28.10.08

Vudu Sarkozy


Alguém com muita imaginação, e uma certa antipatia pela figura do presidente da república francesa, inventou um boneco reproduzindo os traços faciais de Sarkozy. O boneco tem uma interessante utilidade para os detractores da personagem: é um peluche muito especial, diria, propositadamente peluche. Só para poder receber os alfinetes que se espetam nele, das pessoas que, através do vudu, procuram exorcizar os seus particulares fantasmas.


Estranho seria que Sarkozy, do alto da gravidade das suas funções, não ficasse indignado. O obnóxio cérebro que teve a inventiva ideia há-de dar com os costados num tribunal. Acusado de ofensa à honra pessoal. Falta saber se a honra beliscada pertence a Sarkozy cidadão, um entre tantos na republicana França, ou a Sarkozy com as vestes do presidente da república em que não se pode tocar nem ao de leve. Fico maravilhado com a aura intocável destes governantes que chamam a si uma respeitabilidade acima de qualquer suspeita, elevando-se a um patamar inacessível ao comum dos mortais. É interessante que, nisto, repúblicas e monarquias pouco se distingam. Ainda há dias li num jornal espanhol que o rei lá do sítio, distraído, nada fez para impedir que um zeloso funcionário do ministério público pusesse no banco dos réus um autarca que teve um deslize e insinuou que sua alteza era corrupta.


Quando estas personagens se alcandoram a um patamar tão elevado, como se fossem muito diferentes da maralha que conduzem, há ali alguma auto-deificação. Uma paradoxal auto-deificação, porventura não surpreendente nas monarquias – pois os reis e as rainhas parecem feitos de uma massa diferente do comum dos mortais, tão especiais, tão providenciais, tão acima da média em tudo o que se envolvam. A mesma conduta em repúblicas é mais difícil de explicar. É, ao mesmo tempo, uma deriva suicida dos republicanos que se querem distinguir da putativa diferente têmpera dos monarcas. No fim de contas, os republicanos que se acham acima do cidadão comum comportam-se como reis sem coroa. E sem os privilégios da sucessão dinástica (se bem que vão abundando os exemplos que trazem a sucessão dinástica para dentro das repúblicas).

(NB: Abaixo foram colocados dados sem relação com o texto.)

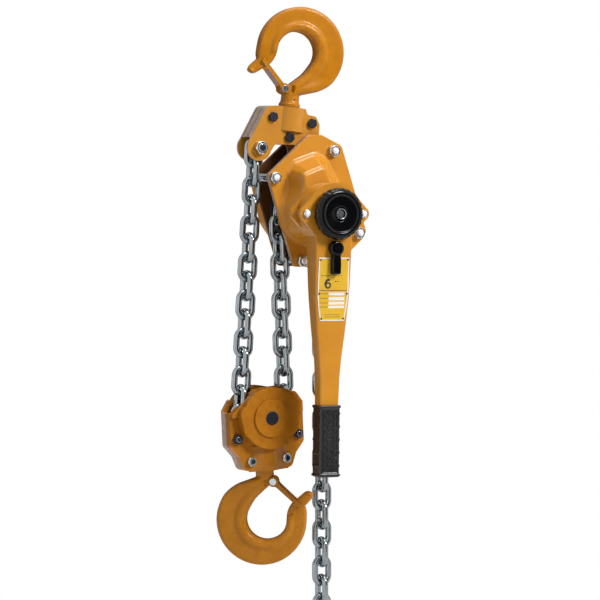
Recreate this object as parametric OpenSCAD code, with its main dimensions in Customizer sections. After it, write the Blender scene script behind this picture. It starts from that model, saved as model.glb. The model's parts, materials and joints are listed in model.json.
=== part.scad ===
// Lever chain hoist with two falls of load chain, hung by its top hook.
// The origin is the centre of the top hook's bowl, +Z is up, and the handwheel
// and the lever face -Y. Lengths are in millimetres, angles in degrees.

/* [Load chain] */
// Wire diameter of a chain link
chain_d = 9.8; // [9:0.1:10]
// Pitch of the chain
chain_pitch = 30; // [29.5:0.1:30.5]
// Inner width of a link
link_inner_w = 14; // [13:0.5:15]
// Slack along the chain at each joint between two links
link_slack = 0.4; // [0.2:0.1:0.6]
// Links that hang free on the loose end
tail_links = 23; // [18:1:26]
// Outer diameter of the end stop ring
stop_ring_d = 54; // [50:1:60]

/* [Hooks] */
// Radius of the hook bowl
bowl_r = 32; // [30:0.5:34]
// Outer radius of the hook's back
hook_back_r = 71.5; // [68:0.5:74]
// How far the back's centre lies behind the bowl's centre
hook_back_shift = 8.5; // [6:0.5:10]
// Thickness of the forging at its inner bead
hook_t = 30; // [27:0.5:31]
// Diameter of the hook's neck
neck_d = 28.6; // [27:0.2:30]
// Diameter of the collar over the neck
collar_d = 34; // [32:0.5:36]
// Height of the collar
collar_h = 8; // [6:0.5:9]
// Bowl centre to the collar's outer face
hook_reach = 88; // [86:0.5:90]
// Diameter of the swivel shank
shank_d = 24.8; // [23:0.2:26]
// Length of the shank between the collar and its head
shank_len = 10.4; // [9.4:0.2:12]
// Height of the shank's head
shank_head_h = 8; // [6:0.5:9]
// Turn of the top hook about its shank
top_hook_turn = -9; // [-15:1:0]
// Turn of the bottom hook about its shank
bottom_hook_turn = -33; // [-40:1:-20]
// Lean of the top hook and yoke from upright
yoke_lean = 7; // [5:0.5:9]

/* [Safety latches] */
// Diameter of a latch pin
latch_pin_d = 7; // [6:0.5:9]
// Diameter of the eye on the hook's neck
latch_eye_d = 18; // [16:0.5:19]
// Inner width between the latch's cheeks
latch_w = 21; // [20:0.5:22]
// Thickness of a latch cheek
latch_t = 2.5; // [2:0.1:3]
// Reach of the latch from its pin
latch_len = 56; // [54:0.5:57]

/* [Yoke] */
// Width between the two yoke plates
yoke_gap = 29; // [28:0.5:30]
// Thickness of a yoke plate
yoke_t = 4.5; // [4:0.5:5]
// Diameter of the boss around the shank
yoke_boss_d = 55; // [52:0.5:57]
// Height of the boss around the shank
yoke_boss_h = 38; // [34:0.5:40]
// Diameter of the pin that joins the yoke to the body
yoke_pin_d = 16; // [14:0.5:18]
// Diameter of the pin that holds the dead end of the chain
anchor_pin_d = 13; // [12:0.5:13.5]
// Diameter of a yoke bolt
yoke_bolt_d = 9; // [8:0.5:10]
// Width across flats of a yoke bolt's head
yoke_bolt_af = 14; // [13:0.5:15]

/* [Body] */
// Width between the two side plates
body_gap = 44; // [43:0.5:45]
// Thickness of a side plate
plate_t = 5; // [4:0.5:6]
// Diameter of a stay bolt
stay_d = 10; // [9:0.5:11]
// Width across flats of a stay nut
stay_nut_af = 17; // [16:0.5:18]
// Height of a stay nut
stay_nut_h = 9; // [8:0.5:10]
// Outer diameter of a sheave bearing
bearing_d = 54; // [50:0.5:56]
// Diameter of the load sheave's journals
journal_d = 36; // [34:0.5:38]
// Thickness of the pressed covers
cover_t = 3; // [2.5:0.5:3.5]
// Depth of the brake cover in front of its flange
brake_cover_depth = 40; // [39:0.5:42]
// Depth of the gear cover behind its flange
gear_cover_depth = 42; // [41:0.5:46]

/* [Sheaves] */
// Diameter of the load sheave over its teeth
sheave_d = 88; // [86:0.5:90]
// Width of the load sheave
sheave_w = 41; // [40:0.5:42]
// Width of the groove for the links on edge
groove_w = 12; // [11.5:0.25:13]
// Pitch radius of the idler sheave
idler_r = 40.5; // [40:0.25:41]

/* [Gear train] */
// Teeth of the pinion on the drive shaft
pinion_z = 9; // [9:9:9]
// Teeth of the large wheel on an intermediate gear
wheel_z = 36; // [36:36:36]
// Module of the first pair
first_module = 2; // [2:2:2]
// Teeth of the small pinion on an intermediate gear
small_z = 10; // [10:10:10]
// Teeth of the load gear
load_z = 30; // [30:30:30]
// Diameter of the drive shaft
drive_shaft_d = 16; // [15:0.5:17]
// Face width of the first pair of gears
first_face = 10; // [8:0.5:11]
// Face width of the second pair of gears
second_face = 13; // [11:0.5:14]

/* [Brake and lever] */
// Diameter of the ratchet disc over its teeth
ratchet_d = 76; // [74:0.5:78]
// Thickness of the ratchet disc
ratchet_t = 6; // [5:0.5:7]
// Thickness of a friction disc
friction_t = 3.5; // [3:0.5:4]
// Diameter of the changeover gear over its teeth
changeover_d = 66; // [64:0.5:68]
// Diameter of the handwheel
handwheel_d = 81; // [78:0.5:84]
// Depth of the handwheel
handwheel_h = 20; // [18:0.5:22]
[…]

Os ofendidos políticos que não perdoam o sarcasmo que sobre eles se abate são pobres de espírito, desprovidos de ginástica mental para serem os alvos do humor alheio. Dessa forma mostram escassa inteligência, pois as suas reacções despropositadas acabam por ampliar a dimensão do sarcasmo de que são alvo. Põem-se a jeito para mais chacota. Pelo caminho, perdem a noção da decência, que se confunde com a exigência em serem respeitados, o que prejudica a possibilidade de serem criticados através do sempre saudável humor. Quem assim exige ser levado muito a sério perde o seu capital de credibilidade. A escassa inteligência mostra-se pelo dispêndio de tempo e energias a combaterem na justiça os que ousaram beliscar o seu intocável estatuto.

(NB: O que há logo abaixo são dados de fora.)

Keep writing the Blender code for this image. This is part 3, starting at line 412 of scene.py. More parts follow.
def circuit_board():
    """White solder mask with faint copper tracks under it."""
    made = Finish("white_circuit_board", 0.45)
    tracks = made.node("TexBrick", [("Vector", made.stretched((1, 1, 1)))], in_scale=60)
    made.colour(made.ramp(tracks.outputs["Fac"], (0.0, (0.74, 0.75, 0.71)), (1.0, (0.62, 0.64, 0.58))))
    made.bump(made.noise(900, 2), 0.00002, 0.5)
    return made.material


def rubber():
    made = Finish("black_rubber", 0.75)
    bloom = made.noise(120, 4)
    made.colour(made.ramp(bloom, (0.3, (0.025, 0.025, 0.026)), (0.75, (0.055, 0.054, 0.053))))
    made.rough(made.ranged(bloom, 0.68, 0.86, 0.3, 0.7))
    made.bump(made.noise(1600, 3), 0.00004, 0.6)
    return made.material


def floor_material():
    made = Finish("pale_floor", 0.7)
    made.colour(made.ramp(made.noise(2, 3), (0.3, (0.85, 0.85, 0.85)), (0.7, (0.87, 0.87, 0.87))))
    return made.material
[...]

No caso de Sarkozy, o episódio do vudu que vai acabar em tribunal é sintomático da patetice que envolve, a cada dia que passa, a figura. É um homenzinho que não hesita em colocar-se em bicos dos pés – talvez pela estatura de minorca que, consta, atormenta os seus sonhos, de tal arte que calça sapatos com uns tacões que artificialmente esticam a personagem nuns centímetros além da sua estatura natural. No cortejo de vaidades pessoais, deve ter agradecido aos deuses a profunda crise que nos cerca: oportunidade para vir todos os dias para a ribalta, com a pose grave tecendo os dantescos diagnósticos que a sua providencial aura há-de permitir ultrapassar. Senhor das suas certezas, até já decretou a renovação do capitalismo.


O frenesim sarkozyano é o fértil terreno para intensas irritações pessoais. Admito, em alguns casos até, de empedernidos militantes de uma esquerda qualquer, motivo para o ódio de estimação. Daí ao sarcástico boneco vudu onde os detractores podem descarregar a ira, ou o cansaço pelas repetidas e aparatosas aparições do cromo, um singelo passo a separar. Como os percebo. De cada vez que vejo Sarkozy passear a sua vaidosa arrogância, os seus gestos espaventosos, a retórica assertiva e cheia de teatralidade, sinto uma súbita pulsão de, ó heresia, ser de uma esquerda qualquer.


Aos indígenas especialistas do marketing, uma interrogação: haverá mercado para o vudu Sócrates?